§ **TASK BRIEF**: Below this line is the material. Write out only its lines from the one containing "REMOTE_DIODES = [(-6.2, 15.6" through the one containing "obj.matrix_world = world", both kept, exactly.

§ **MATERIAL FOR THIS EXERCISE**:
☆ ☆ ☆ ☆ ☆ ☆ ☆

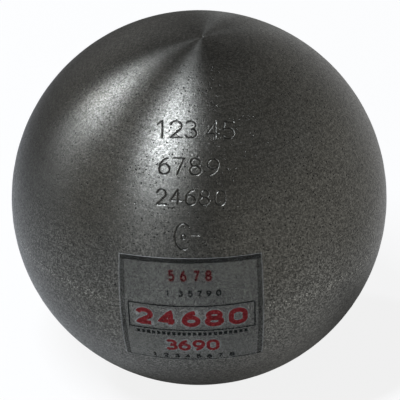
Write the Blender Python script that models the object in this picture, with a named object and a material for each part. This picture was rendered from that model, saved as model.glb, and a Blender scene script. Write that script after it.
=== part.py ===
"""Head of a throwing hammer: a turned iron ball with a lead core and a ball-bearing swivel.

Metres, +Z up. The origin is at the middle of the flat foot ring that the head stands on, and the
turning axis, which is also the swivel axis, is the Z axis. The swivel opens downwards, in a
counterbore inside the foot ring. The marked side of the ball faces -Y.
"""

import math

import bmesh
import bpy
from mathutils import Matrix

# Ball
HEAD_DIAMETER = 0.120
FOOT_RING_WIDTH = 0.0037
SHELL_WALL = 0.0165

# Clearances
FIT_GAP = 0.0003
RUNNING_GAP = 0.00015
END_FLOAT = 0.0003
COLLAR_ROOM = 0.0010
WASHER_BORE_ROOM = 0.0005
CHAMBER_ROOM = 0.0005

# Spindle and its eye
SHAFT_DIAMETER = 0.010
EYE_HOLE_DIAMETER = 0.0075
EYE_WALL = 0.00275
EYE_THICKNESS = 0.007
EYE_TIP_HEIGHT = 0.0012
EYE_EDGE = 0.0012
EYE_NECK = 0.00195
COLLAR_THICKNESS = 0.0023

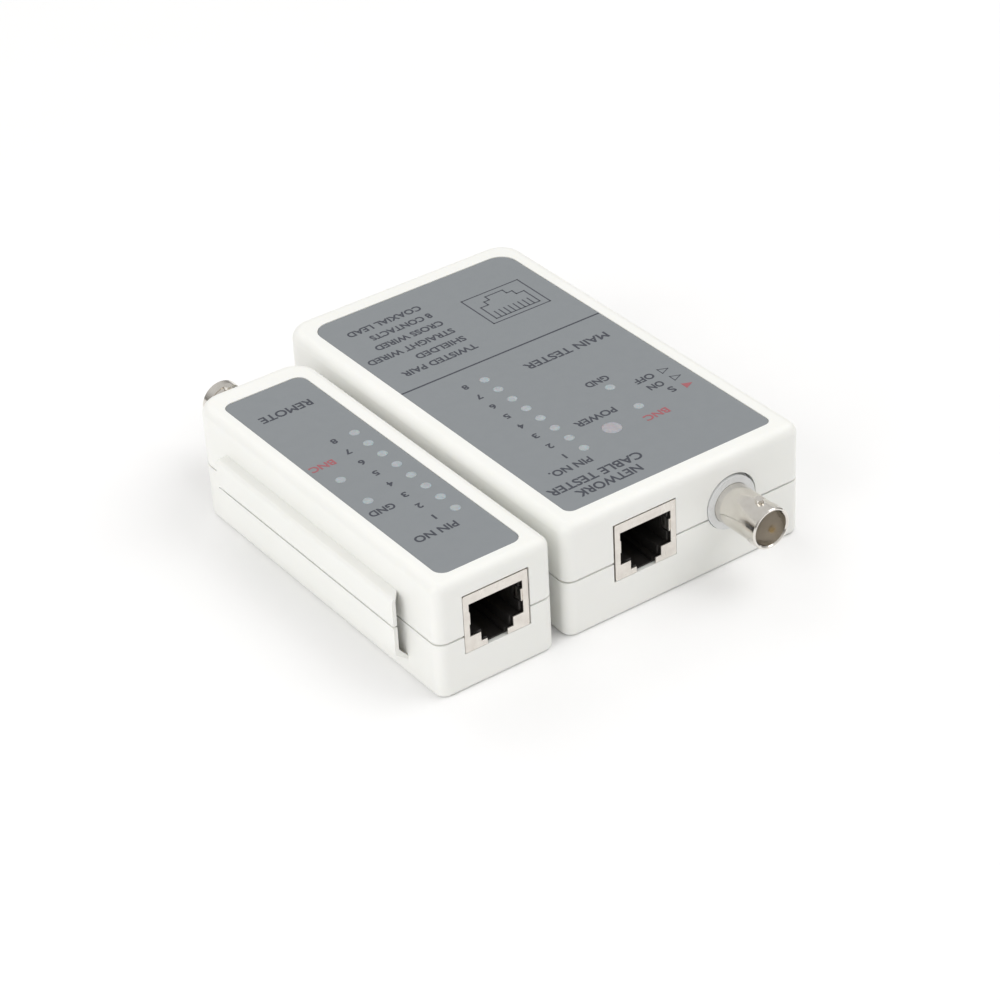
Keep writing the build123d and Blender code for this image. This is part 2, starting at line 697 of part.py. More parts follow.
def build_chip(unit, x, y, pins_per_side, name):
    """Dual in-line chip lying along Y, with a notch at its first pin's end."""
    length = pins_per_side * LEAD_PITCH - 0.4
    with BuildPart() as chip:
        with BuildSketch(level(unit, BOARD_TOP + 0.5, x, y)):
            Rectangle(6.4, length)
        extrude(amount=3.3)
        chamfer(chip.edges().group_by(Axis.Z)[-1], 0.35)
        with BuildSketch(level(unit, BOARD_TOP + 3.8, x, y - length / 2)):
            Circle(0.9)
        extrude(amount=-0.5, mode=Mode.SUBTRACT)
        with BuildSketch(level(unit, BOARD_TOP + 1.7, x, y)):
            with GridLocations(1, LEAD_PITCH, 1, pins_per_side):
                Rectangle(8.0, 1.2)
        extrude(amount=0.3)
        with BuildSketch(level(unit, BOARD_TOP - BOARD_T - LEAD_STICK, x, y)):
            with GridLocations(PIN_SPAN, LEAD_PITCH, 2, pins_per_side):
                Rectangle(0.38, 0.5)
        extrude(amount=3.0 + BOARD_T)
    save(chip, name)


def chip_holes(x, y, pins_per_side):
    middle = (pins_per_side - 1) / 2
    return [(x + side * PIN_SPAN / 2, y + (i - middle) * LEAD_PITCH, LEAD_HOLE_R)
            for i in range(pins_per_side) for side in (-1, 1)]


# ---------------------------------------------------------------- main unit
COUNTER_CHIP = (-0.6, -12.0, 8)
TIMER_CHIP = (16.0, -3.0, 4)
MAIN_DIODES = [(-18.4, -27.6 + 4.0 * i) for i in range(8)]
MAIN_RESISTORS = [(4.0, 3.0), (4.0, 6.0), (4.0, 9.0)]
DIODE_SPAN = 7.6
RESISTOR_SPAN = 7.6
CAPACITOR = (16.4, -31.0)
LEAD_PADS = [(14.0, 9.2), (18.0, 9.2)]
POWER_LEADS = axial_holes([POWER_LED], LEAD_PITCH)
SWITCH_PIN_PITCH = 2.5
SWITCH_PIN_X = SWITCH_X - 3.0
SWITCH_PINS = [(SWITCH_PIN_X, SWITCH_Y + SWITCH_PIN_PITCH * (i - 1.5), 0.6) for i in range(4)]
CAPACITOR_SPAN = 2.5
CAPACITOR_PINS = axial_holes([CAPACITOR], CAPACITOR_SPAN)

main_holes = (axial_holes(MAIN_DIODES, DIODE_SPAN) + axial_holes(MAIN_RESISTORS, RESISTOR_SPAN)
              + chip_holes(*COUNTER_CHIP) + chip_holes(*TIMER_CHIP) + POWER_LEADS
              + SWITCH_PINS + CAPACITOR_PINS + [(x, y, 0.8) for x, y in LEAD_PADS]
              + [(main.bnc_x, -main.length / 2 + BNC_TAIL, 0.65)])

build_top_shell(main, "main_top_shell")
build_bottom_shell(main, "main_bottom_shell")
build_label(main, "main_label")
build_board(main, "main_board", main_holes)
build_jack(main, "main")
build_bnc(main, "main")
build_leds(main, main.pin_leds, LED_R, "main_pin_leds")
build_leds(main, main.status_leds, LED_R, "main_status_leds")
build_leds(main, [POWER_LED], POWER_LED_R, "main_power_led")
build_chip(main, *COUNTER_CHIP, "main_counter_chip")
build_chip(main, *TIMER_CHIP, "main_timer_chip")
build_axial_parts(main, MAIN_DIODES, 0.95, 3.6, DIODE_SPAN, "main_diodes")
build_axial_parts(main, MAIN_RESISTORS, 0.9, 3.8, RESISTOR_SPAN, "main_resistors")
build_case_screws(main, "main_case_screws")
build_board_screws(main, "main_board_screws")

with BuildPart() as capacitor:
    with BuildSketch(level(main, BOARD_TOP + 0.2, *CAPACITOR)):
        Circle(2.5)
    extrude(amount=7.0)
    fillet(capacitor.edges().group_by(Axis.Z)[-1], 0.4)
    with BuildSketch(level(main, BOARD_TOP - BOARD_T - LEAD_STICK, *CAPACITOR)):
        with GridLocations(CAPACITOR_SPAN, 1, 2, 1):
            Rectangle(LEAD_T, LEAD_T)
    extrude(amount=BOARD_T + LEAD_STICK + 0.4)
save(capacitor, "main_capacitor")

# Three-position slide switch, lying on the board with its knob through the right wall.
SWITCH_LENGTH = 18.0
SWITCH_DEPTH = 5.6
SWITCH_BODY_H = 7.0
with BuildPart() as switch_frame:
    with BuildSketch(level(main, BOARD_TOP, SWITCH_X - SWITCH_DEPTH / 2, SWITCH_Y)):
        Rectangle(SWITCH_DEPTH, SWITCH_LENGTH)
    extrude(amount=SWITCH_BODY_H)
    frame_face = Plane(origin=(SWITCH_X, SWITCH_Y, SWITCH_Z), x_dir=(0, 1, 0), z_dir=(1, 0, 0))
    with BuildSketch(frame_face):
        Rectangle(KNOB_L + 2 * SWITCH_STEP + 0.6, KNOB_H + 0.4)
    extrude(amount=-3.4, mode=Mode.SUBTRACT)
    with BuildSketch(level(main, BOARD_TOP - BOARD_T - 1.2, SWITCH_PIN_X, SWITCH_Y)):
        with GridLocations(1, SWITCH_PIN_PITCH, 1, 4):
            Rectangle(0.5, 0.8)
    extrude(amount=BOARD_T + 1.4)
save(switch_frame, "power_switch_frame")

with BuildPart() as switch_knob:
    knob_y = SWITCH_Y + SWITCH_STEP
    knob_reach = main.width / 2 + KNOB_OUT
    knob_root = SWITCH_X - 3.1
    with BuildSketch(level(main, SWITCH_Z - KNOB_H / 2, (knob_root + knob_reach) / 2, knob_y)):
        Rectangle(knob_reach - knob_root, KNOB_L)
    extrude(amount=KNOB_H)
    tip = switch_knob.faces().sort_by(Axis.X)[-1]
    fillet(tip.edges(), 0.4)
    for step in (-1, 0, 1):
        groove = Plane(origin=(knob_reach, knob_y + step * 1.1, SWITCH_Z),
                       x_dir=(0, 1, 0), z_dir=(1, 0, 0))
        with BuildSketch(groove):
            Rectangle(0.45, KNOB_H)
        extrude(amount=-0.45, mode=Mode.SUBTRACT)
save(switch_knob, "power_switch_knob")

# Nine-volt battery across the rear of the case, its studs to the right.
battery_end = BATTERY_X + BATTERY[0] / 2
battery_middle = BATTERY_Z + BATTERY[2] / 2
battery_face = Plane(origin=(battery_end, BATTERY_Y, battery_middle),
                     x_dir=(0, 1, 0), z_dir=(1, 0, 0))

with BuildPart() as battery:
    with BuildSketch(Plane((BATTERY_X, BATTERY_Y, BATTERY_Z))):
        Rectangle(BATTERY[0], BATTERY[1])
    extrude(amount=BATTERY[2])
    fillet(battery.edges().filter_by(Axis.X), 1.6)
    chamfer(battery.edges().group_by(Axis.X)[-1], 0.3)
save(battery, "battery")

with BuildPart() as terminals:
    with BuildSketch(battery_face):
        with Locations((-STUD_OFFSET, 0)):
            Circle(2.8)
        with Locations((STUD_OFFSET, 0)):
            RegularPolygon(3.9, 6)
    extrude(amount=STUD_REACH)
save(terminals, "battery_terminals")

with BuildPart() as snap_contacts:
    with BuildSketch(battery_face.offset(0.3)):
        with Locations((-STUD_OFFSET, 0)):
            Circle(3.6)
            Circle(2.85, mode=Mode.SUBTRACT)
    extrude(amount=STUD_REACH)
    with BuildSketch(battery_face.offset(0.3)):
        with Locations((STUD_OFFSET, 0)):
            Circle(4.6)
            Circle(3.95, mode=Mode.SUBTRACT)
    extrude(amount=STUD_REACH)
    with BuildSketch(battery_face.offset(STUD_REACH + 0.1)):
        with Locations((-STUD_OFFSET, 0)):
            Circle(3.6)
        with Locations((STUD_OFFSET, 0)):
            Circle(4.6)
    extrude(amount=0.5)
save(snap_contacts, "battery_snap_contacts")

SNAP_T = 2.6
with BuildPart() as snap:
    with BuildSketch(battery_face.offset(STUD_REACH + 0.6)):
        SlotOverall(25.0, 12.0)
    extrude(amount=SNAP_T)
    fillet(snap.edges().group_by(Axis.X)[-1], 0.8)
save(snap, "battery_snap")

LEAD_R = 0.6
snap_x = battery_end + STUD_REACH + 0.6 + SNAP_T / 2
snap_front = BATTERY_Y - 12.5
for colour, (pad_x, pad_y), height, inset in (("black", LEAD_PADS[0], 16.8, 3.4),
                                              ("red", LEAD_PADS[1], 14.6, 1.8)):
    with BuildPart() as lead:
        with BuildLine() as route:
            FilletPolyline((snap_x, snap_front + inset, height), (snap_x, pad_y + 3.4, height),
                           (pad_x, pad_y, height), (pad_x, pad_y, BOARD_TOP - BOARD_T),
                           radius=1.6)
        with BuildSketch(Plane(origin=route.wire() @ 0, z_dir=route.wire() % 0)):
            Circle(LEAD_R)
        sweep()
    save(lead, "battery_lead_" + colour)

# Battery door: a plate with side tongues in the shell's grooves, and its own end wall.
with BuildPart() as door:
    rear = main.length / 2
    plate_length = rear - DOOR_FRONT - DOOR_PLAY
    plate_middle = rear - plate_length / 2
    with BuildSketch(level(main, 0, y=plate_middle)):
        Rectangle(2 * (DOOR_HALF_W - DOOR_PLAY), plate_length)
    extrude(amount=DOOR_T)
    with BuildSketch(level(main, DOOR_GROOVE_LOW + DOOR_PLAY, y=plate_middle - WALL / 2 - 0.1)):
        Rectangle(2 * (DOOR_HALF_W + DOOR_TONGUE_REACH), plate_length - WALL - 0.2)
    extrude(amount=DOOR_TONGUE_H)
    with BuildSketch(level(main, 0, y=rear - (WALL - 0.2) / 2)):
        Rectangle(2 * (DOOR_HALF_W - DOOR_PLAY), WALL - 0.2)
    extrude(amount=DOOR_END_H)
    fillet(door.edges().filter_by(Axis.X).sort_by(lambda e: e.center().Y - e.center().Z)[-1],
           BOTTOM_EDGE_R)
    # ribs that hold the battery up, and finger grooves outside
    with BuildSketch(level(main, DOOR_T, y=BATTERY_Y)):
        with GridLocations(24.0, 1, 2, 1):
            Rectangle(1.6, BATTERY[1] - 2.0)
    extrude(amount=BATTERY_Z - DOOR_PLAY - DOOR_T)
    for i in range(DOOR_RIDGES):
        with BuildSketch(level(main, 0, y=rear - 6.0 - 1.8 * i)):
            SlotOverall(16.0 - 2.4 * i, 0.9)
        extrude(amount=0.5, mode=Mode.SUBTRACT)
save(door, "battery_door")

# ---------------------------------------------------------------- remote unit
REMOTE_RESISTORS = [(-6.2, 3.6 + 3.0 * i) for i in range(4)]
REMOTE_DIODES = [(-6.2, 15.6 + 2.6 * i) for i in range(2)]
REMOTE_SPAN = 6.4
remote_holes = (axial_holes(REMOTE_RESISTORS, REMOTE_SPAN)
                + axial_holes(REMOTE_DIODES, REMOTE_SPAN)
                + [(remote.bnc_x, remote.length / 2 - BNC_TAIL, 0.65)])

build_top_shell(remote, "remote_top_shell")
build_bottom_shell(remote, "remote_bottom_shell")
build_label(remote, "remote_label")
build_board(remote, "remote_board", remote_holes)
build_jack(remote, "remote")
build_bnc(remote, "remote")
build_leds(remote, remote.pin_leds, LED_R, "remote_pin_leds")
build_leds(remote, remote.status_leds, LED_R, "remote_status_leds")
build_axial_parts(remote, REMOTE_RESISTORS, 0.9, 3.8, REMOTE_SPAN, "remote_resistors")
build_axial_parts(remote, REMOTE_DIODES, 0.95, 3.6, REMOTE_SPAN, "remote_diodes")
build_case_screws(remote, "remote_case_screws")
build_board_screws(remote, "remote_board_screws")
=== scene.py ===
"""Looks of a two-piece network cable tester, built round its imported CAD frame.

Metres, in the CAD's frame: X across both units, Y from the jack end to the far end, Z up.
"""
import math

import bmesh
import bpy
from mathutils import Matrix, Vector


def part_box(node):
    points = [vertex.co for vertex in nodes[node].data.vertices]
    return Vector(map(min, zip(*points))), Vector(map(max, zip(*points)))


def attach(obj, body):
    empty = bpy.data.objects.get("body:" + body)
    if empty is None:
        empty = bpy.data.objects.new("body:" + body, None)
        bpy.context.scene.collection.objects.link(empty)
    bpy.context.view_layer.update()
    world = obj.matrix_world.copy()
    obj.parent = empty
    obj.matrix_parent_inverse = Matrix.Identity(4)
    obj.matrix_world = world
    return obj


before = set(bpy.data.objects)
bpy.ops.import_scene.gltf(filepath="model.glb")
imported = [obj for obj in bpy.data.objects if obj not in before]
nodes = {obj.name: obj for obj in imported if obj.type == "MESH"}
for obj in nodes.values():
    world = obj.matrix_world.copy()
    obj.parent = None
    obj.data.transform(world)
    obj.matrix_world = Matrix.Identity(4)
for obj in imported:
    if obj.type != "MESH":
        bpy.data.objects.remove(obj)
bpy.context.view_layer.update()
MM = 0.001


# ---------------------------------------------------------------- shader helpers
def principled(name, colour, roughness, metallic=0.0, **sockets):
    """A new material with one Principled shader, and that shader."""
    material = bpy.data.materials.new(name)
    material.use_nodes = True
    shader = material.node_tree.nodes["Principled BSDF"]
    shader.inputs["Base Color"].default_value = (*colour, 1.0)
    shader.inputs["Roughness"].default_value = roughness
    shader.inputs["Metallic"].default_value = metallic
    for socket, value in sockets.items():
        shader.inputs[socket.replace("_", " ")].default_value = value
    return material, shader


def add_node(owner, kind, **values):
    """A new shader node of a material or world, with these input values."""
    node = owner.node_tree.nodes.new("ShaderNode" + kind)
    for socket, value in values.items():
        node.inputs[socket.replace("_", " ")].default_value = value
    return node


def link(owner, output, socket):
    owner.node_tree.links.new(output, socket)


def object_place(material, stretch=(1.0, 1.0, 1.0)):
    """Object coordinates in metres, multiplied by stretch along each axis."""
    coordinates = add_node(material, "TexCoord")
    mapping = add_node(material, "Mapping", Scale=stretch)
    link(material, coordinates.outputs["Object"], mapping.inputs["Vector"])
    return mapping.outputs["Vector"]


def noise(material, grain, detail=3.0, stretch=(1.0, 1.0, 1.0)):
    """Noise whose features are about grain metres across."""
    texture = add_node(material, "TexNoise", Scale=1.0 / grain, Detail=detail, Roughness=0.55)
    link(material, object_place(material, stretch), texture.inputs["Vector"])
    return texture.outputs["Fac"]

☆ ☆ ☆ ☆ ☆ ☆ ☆

§ **ANSWER IN FULL**:
REMOTE_DIODES = [(-6.2, 15.6 + 2.6 * i) for i in range(2)]
REMOTE_SPAN = 6.4
remote_holes = (axial_holes(REMOTE_RESISTORS, REMOTE_SPAN)
                + axial_holes(REMOTE_DIODES, REMOTE_SPAN)
                + [(remote.bnc_x, remote.length / 2 - BNC_TAIL, 0.65)])

build_top_shell(remote, "remote_top_shell")
build_bottom_shell(remote, "remote_bottom_shell")
build_label(remote, "remote_label")
build_board(remote, "remote_board", remote_holes)
build_jack(remote, "remote")
build_bnc(remote, "remote")
build_leds(remote, remote.pin_leds, LED_R, "remote_pin_leds")
build_leds(remote, remote.status_leds, LED_R, "remote_status_leds")
build_axial_parts(remote, REMOTE_RESISTORS, 0.9, 3.8, REMOTE_SPAN, "remote_resistors")
build_axial_parts(remote, REMOTE_DIODES, 0.95, 3.6, REMOTE_SPAN, "remote_diodes")
build_case_screws(remote, "remote_case_screws")
build_board_screws(remote, "remote_board_screws")
=== scene.py ===
"""Looks of a two-piece network cable tester, built round its imported CAD frame.

Metres, in the CAD's frame: X across both units, Y from the jack end to the far end, Z up.
"""
import math

import bmesh
import bpy
from mathutils import Matrix, Vector


def part_box(node):
    points = [vertex.co for vertex in nodes[node].data.vertices]
    return Vector(map(min, zip(*points))), Vector(map(max, zip(*points)))


def attach(obj, body):
    empty = bpy.data.objects.get("body:" + body)
    if empty is None:
        empty = bpy.data.objects.new("body:" + body, None)
        bpy.context.scene.collection.objects.link(empty)
    bpy.context.view_layer.update()
    world = obj.matrix_world.copy()
    obj.parent = empty
    obj.matrix_parent_inverse = Matrix.Identity(4)
    obj.matrix_world = world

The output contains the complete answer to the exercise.